Though management was ready to let Snell make his next scheduled start over the weekend, Snell met with general manager Neal Huntington on Wednesday night and expressed a desire to leave Pittsburgh, where he felt the environment was too negative for him to be successful.
"I don't want to be a negative person," said Snell, frustrated with what he saw as negativity by the media and fan base directed toward him. "I need to be a positive person if I'm going to be here. I don't want to ruin this team. I just made a better decision for myself and for my career and better for my life. Why not do it now than wait until later when everything blows up?"
Huntington addressed Thursday's roster move as well, and though he confirmed that he and Snell met Wednesday night to discuss the best course of action, he would not go as far as to say that the decision to send Snell to Indianapolis belonged solely to the right-hander.

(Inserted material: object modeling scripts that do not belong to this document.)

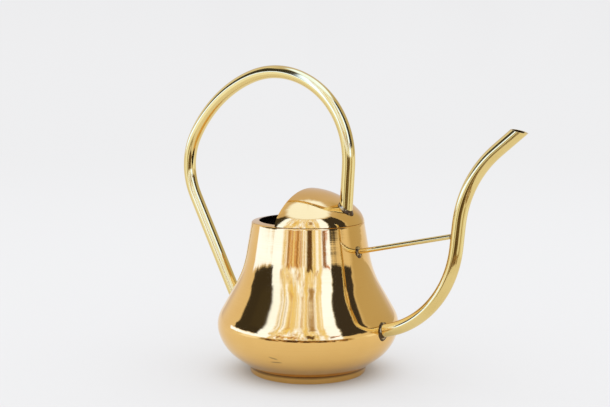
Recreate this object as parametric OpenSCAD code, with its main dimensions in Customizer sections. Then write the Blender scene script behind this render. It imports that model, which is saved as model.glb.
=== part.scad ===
// Indoor watering can in sheet brass: spun bell-shaped body, half dome over the mouth,
// hoop handle, swan-neck spout and a thin brace, all soldered together.
// Origin: on the body's axis in the plane of the table. +X: towards the spout. +Z: up.
// The handle, the spout, the brace and the dome are all centred on the plane y = 0.

/* [Sheet] */
// Thickness of the spun body wall
wall = 1.1; // [0.8:0.1:1.4]
// Thickness of the half dome
dome_wall = 1.1; // [0.8:0.1:1.4]
// Thickness of the base disc
base_t = 1.2; // [0.8:0.1:1.6]

/* [Body outline] */
// Radius of the mouth hole
mouth_r = 45.2; // [44:0.2:46]
// Height of the mouth hole's edge above the table
mouth_h = 141; // [140:0.5:142]
// Fall of the lip from the hole to the rim, in degrees
lip_fall = 8; // [4:1:12]
// Width of the lip along its slope
lip_w = 5.5; // [5:0.1:6]
// Outer radius of the turned rim corner
rim_r = 1.8; // [1.5:0.1:2.1]
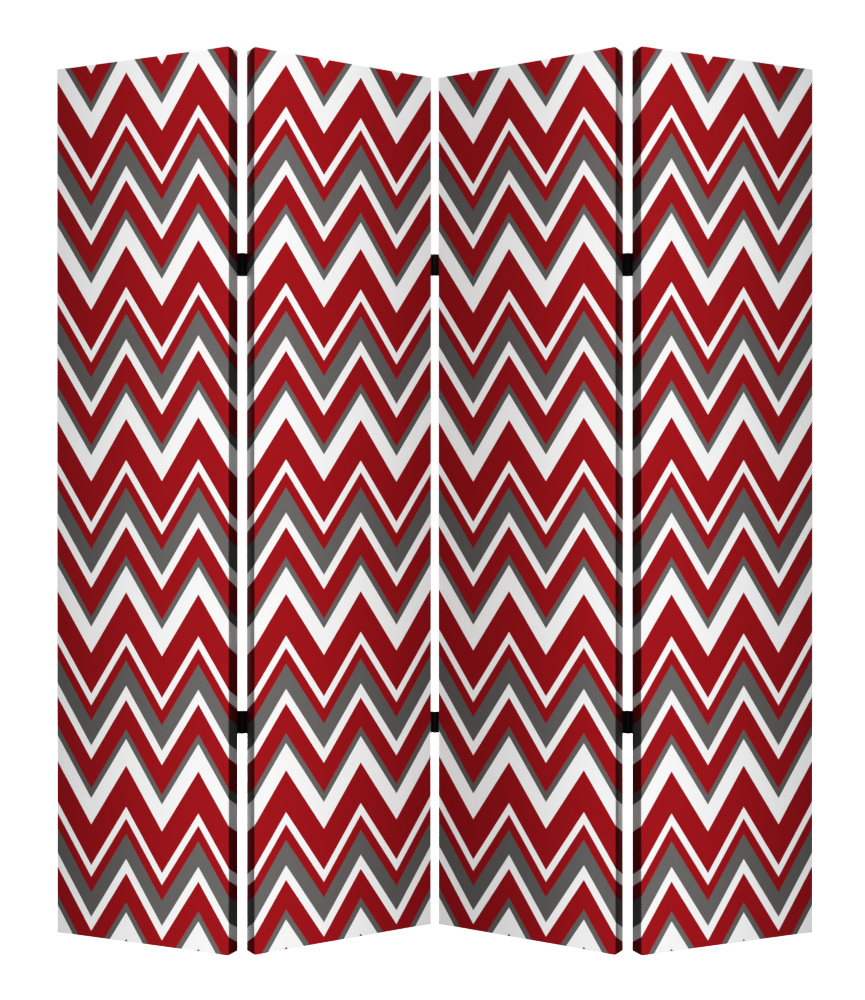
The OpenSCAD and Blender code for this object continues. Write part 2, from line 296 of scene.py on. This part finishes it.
def flap(at, size):
    """1 on the flap at each end of a panel's top or bottom face, and 0 beside it."""
    along = min(at.x, size.x - at.x)
    starts = smooth((along - FOLD_START - FOLD_LEAN * at.y) / FOLD_EDGE)
    ends = smooth((along - FOLD_REACH) / FOLD_FADE)
    return starts * (1 - ends)


def front_point(panel, at):
    """Place of a grid point of the front canvas in the panel's frame."""
    size = panel.wrap
    point = rounded(at, size, EDGE_R)
    from_end = min(at.z, size.z - at.z)
    step = FOLD_STEP * (1 - flap(at, size)) * (1 - smooth(from_end / (2 * EDGE_R)))
    point.z += step if at.z < size.z / 2 else -step
    if at.y == 0:
        slack = FRONT_SLACK + RIPPLE * unevenness(at, panel.number)
        point.y += slack * openness(at, size, FRAME_W)
    return point


def front_flat(panel, side, at):
    """Place on the print of a grid point of the front canvas. The print runs on round every edge, and is
    drawn in on the end faces, as the photograph shows."""
    size = panel.wrap
    end = END_SHARE * size.y
    x, z = at.x, at.z
    if side == "left":
        x = -END_SHARE * at.y
    elif side == "right":
        x = size.x + END_SHARE * at.y
    elif side == "bottom":
        z = -at.y
    elif side == "top":
        z = size.z + at.y
    elif side == "back":
        x = -end - at.x if at.x < size.x / 2 else 2 * size.x + end - at.x
    return panel.print_place(x, z)


def on_return(size, side, at):
    """Whether a quad is part of the cloth: the back has only the return round its edge."""
    inside = RETURN_W < at.x < size.x - RETURN_W and RETURN_W < at.z < size.z - RETURN_W
    return side != "back" or not inside


def front_canvas(panel, material):
    size = panel.wrap
    fold_lines = [FOLD_START + i * FOLD_EDGE for i in range(FOLD_LINES)]
    x_near = fold_lines + [d * MM for d in SIDE_LINES_MM] + [RETURN_W, FRAME_W]
    z_near = [d * MM for d in END_LINES_MM] + [RETURN_W, FRAME_W]
    lines = [grid_lines(size.x, EDGE_R, x_near), grid_lines(size.y, EDGE_R, [DEPTH_LINE], DEPTH_GRID),
             grid_lines(size.z, EDGE_R, z_near)]
    piece = grid_box(f"front_canvas_{panel.number}", lines, lambda at: front_point(panel, at),
                     lambda side, at: front_flat(panel, side, at), lambda side, at: on_return(size, side, at))
    thickness = piece.modifiers.new("thickness", "SOLIDIFY")
    thickness.thickness = panel.cloth
    thickness.offset = -1
    thickness.use_even_offset = True
    set_in_place(piece, panel, material, "front_canvas")
    [panel.node(rest) for rest in ("left_stile", "right_stile", "top_rail", "bottom_rail")]
    return piece


# Back canvas and its stitches

def back_point(panel, at):
    """Place of a grid point of the back canvas: 2 layers thick at the hem and 1 inside it."""
    size = panel.back_size
    point = rounded(at, size, size.y / 2 * HEM_ROUND)
    from_edge = min(at.x, size.x - at.x, at.z, size.z - at.z)
    slack = BACK_SLACK + RIPPLE * unevenness(at, -panel.number)
    sunk = slack * openness(at, size, HEM_W)
    if at.y == 0:
        point.y += panel.cloth * smooth((from_edge - HEM_W) / HEM_STEP)
    elif at.y == size.y:
        sunk += STITCH_GROOVE * (1 - smooth(abs(from_edge - STITCH_INSET) / STITCH_GROOVE_W))
    point.y -= sunk if from_edge > HEM_FLAT else 0
    return point + panel.back_low


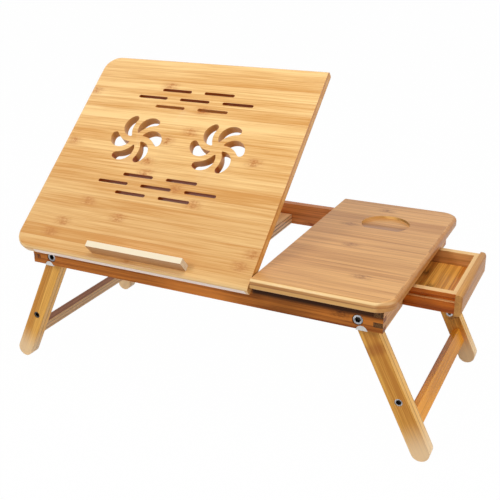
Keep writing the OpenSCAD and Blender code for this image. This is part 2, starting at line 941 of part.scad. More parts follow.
module leg() {
    difference() {
        union() {
            rod_y(leg_in_y, leg_out_y, leg_r);
            translate([0, 0, -leg_reach]) rod_y(leg_in_y, leg_out_y, leg_r);
            box([-leg_r, leg_in_y, -leg_reach], [leg_r, leg_out_y, 0]);
        }
        rod_y(leg_in_y - over, leg_out_y + over, bolt_r + run_fit);
        translate([0, 0, -bolt_along]) {
            rod_y(leg_in_y - over, leg_out_y + over, low_bolt_r + fit);
            rod_y(leg_out_y - head_sink - low_head_h, leg_out_y + over, low_head_r + fit);
            rod_y(leg_in_y - over, leg_in_y + low_head_h, low_head_r + fit);
        }
        bar_dowel_places() rod_y(-over, bar_dowel_in + fit, bar_dowel_r + fit);
    }
}

module leg_bolts() {
    both_ends() translate([0, 0, -bolt_along]) difference() {
        union() {
            rod_y(leg_out_y - head_sink - low_head_h, leg_out_y - head_sink, low_head_r);
            rod_y(leg_in_y, leg_out_y - head_sink, low_bolt_r);
        }
        translate([0, leg_out_y - head_sink, 0]) rotate([-90, 0, 0]) hex_socket(low_socket_r, low_socket_deep);
    }
}

module leg_nuts() {
    both_ends() translate([0, 0, -bolt_along]) difference() {
        rod_y(leg_in_y, leg_in_y + low_head_h, low_head_r);
        rod_y(leg_in_y - over, leg_in_y + low_head_h + over, low_bolt_r + fit);
    }
}

module crossbar() {
    difference() {
        box([-bar_t / 2, -leg_in_y, -bar_along - bar_w / 2], [bar_t / 2, leg_in_y, -bar_along + bar_w / 2]);
        bar_dowel_places() rod_y(-bar_dowel_in - fit, over, bar_dowel_r + fit);
    }
}

module crossbar_dowels() {
    bar_dowel_places() rod_y(-bar_dowel_in, bar_dowel_in, bar_dowel_r);
}

module right_rear_leg() {
    color(bamboo) splayed() leg();
}

module right_front_leg() {
    color(bamboo) splayed() to_front() leg();
}

module right_crossbar() {
    color(bamboo) splayed() crossbar();
}

module right_crossbar_dowels() {
    color(bamboo_light) splayed() crossbar_dowels();
}

module right_leg_bolts() {
    color(steel) splayed() leg_bolts();
}

module right_leg_nuts() {
    color(steel) splayed() leg_nuts();
}

module left_rear_leg() {
    color(bamboo) to_left() splayed() leg();
}

module left_front_leg() {
    color(bamboo) to_left() splayed() to_front() leg();
}

module left_crossbar() {
    color(bamboo) to_left() splayed() crossbar();
}

module left_crossbar_dowels() {
    color(bamboo_light) to_left() splayed() crossbar_dowels();
}

module left_leg_bolts() {
    color(steel) to_left() splayed() leg_bolts();
}

module left_leg_nuts() {
    color(steel) to_left() splayed() leg_nuts();
}

// ---- drawer ----

// the bottom panel is let into grooves in all four walls
module bottom_form(grow = 0) {
    box([bottom_x - grow, -drawer_in_y - bottom_let - grow, bottom_z - grow],
        [bottom_front_x + grow, drawer_in_y + bottom_let + grow, bottom_z + bottom_t + grow]);
}

module panel_screw_places() {
    both_ends()
        translate([frame_x - inner_front_t, panel_screw_y, drawer_z + drawer_h / 2])
            rotate([0, -90, 0]) children();
}

module drawer_side() {
    difference() {
        box([drawer_back_x, drawer_in_y, drawer_z], [frame_x, drawer_y, drawer_z + drawer_h]);
        box([drawer_back_x - over, drawer_y - groove_depth, runner_z - slide_gap],
            [frame_x + over, drawer_y + over, runner_z + runner_h + slide_gap]);
        bottom_form(fit);
    }
}

module drawer_side_rear() {
    color(bamboo_dark) pulled_out() drawer_side();
}

module drawer_side_front() {
    color(bamboo_dark) pulled_out() to_front() drawer_side();
}

module drawer_back() {
    color(bamboo) pulled_out() difference() {
        box([drawer_back_x, -drawer_in_y, drawer_z],
            [drawer_back_x + drawer_back_t, drawer_in_y, drawer_z + drawer_h]);
        bottom_form(fit);
    }
}

module drawer_inner_front() {
    color(bamboo) pulled_out() difference() {
        box([frame_x - inner_front_t, -drawer_in_y, drawer_z], [frame_x, drawer_in_y, drawer_z + drawer_h]);
        bottom_form(fit);
        panel_screw_places() screw_form(panel_screw_len, panel_screw_r, panel_head_r, fit);
    }
}

module drawer_bottom() {
    color(bamboo) pulled_out() bottom_form();
}

module drawer_screws() {
    color(steel) pulled_out() panel_screw_places() screw(panel_screw_len, panel_screw_r, panel_head_r);
}

// the front panel is wider than the bay and stops against the end rails
module drawer_front_panel() {
    color(bamboo) pulled_out() difference() {
        box([frame_x, -panel_w / 2, rail_z], [frame_x + panel_t, panel_w / 2, rail_z + panel_h]);
        both_ends() translate([frame_x + panel_t, panel_w / 2, rail_z - over])
            linear_extrude(panel_h + 2 * over) edge_profile(panel_round);
        translate([frame_x + panel_t, panel_w / 2 + over, rail_z + panel_h])
            rotate([90, 0, 0]) linear_extrude(panel_w + 2 * over) edge_profile(panel_round);
        translate([frame_x + panel_t, panel_w / 2 + over, rail_z])
            mirror([0, 0, 1]) rotate([90, 0, 0]) linear_extrude(panel_w + 2 * over) edge_profile(panel_round);
        panel_screw_places() screw_form(panel_screw_len, panel_screw_r, panel_head_r, fit);
    }
}

placed() front_rail();
placed() back_rail();
placed() left_end_rail();
placed() right_end_rail_front();
placed() right_end_rail_rear();
placed() middle_batten();
placed() middle_web();
placed() prop_slat();
placed() drawer_cleat_front();
placed() drawer_cleat_rear();
placed() drawer_runner_front();
placed() drawer_runner_rear();
placed() cleat_screws();
placed() side_top();
placed() side_top_dowels();
placed() pivot_bolts();
placed() pivot_nuts();
placed() pivot_washers();
placed() lower_hinge_leaves();
placed() hinge_pins();
placed() lower_hinge_screws();
placed() rest_board();
placed() ledge();
placed() ledge_dowels();
placed() upper_hinge_leaves();
placed() upper_hinge_screws();
placed() prop_block();
placed() prop_block_screws();
placed() prop_pin();
placed() prop_arm_left();
placed() prop_arm_right();
placed() prop_foot();
placed() left_front_leg();
placed() left_rear_leg();
placed() left_crossbar();
placed() left_crossbar_dowels();
placed() left_leg_bolts();
placed() left_leg_nuts();
placed() right_front_leg();
placed() right_rear_leg();
placed() right_crossbar();
placed() right_crossbar_dowels();
placed() right_leg_bolts();
placed() right_leg_nuts();
placed() drawer_front_panel();
placed() drawer_inner_front();
placed() drawer_back();
placed() drawer_side_front();
placed() drawer_side_rear();
placed() drawer_bottom();
placed() drawer_screws();
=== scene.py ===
from math import cos, radians, sin

import bpy
from mathutils import Euler, Matrix, Vector


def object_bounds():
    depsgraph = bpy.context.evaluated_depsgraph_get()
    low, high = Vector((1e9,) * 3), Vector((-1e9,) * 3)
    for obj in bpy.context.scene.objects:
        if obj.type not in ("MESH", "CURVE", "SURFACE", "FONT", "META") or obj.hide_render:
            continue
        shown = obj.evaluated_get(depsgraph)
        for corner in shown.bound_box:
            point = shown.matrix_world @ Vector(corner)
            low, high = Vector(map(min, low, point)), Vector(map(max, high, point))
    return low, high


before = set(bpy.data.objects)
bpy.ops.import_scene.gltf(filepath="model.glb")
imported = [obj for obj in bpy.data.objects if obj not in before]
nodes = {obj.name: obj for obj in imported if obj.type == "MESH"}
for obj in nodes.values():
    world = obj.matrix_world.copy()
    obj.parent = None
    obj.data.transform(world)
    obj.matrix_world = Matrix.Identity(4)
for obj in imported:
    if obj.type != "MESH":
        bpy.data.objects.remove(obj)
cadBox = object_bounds()
scene = bpy.context.scene
scene.view_settings.view_transform = "Standard"
print("frame loaded:", len(nodes), "pieces")


# camera and studio light

cameraSetup = {
    "place": (0.485982, -0.968202, 0.619554),
    "turn": (67.9573, 0.4755, 26.1215),      # degrees
    "lens": 57.253,
    "sensorWidth": 36.0,
}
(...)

"We had talked about a lot of things over the last four or five days as a front office and as a coaching staff trying to figure out what would be the best thing for us to help Ian reach his potential," Huntington said. "We talked in depth [Wednesday] night. We talked in depth the night before. I had a conversation with Ian last night, at which time he said he thought it might be the best thing for him to go out.
"Who came to the conclusion first is really not important. What is important is that we're going to help Ian Snell reach his potential. It is still in there. How we reach it, we're not quite sure just yet."
That undoubtedly remains the biggest question.
Few would argue that Snell doesn't have the talent to be a successful Major League pitcher, evidenced by the modest success he had in 2006 and '07. But since the halfway point of the '07 season, that ability has not translated into results. Snell is 11-27 with a 5.24 ERA in that near two-year span.
Snell's last start, which actually came after three quality outings, was a 2 2/3-inning appearance on Tuesday in which he threw 50 pitches before being pulled in the third.
So, the right-hander was asked, what does he need to work on in Triple-A in order to regain his footing?
"Nothing," Snell answered, his tone turning a bit irritated. "You [reporters] don't understand it and nobody's going to understand it unless you play baseball. I'm just going to go down there, get my thoughts together and do good. Whatever anybody thinks, that's totally fine. I'm just going to get my thoughts together."
Actually, there is a bit more.
On the mound, Snell's focus, as laid out by management, is going to be simple: find consistency in throwing strikes and attack hitters on the inside part of the plate. Additionally, though, the Pirates need Snell to overhaul his mentality so that he can put himself in position to succeed.
"Sometimes a player won't let his ability come through," Huntington said. "Sometimes a player can be his own worst enemy. In this case, we have to find the right buttons to push for Ian to be successful on all fronts.
"The most successful Major Leaguers block [the negativity] out," continued Huntington. "The ones that aren't able to, it wears on them. I think for Ian, it's been the better part of a year and a half where he hasn't felt like he's been supported by the fans because he's struggled and he hasn't been able to block that out. We all have to deal with stress in our jobs every day. Some people deal with it quickly and effectively. Some people have to work on it."
With Snell, who had one option remaining, back in the Minors for the first time since 2005, the Pirates have recalled starter Virgil Vasquez to assume a rotation spot. Whether Vasquez pitches in place of Charlie Morton, who continues to be bothered by a nagging left hamstring injury, on Friday or in Snell's spot on Sunday hasn't been determined yet.
If Vasquez were to pitch his way out of the rotation, Tom Gorzelanny and Jeff Karstens would be additional candidates for the starting spot.
As for Snell, who will continue to earn his $3 million salary down in the Minors, his work continues, albeit in a different setting.
"It's me having to be myself and learning to control myself and not worrying about other things," Snell said. "If I have to stay down there for the rest of the year, it doesn't really matter. Whatever makes this team happy and is best for them. I wish all these guys the best."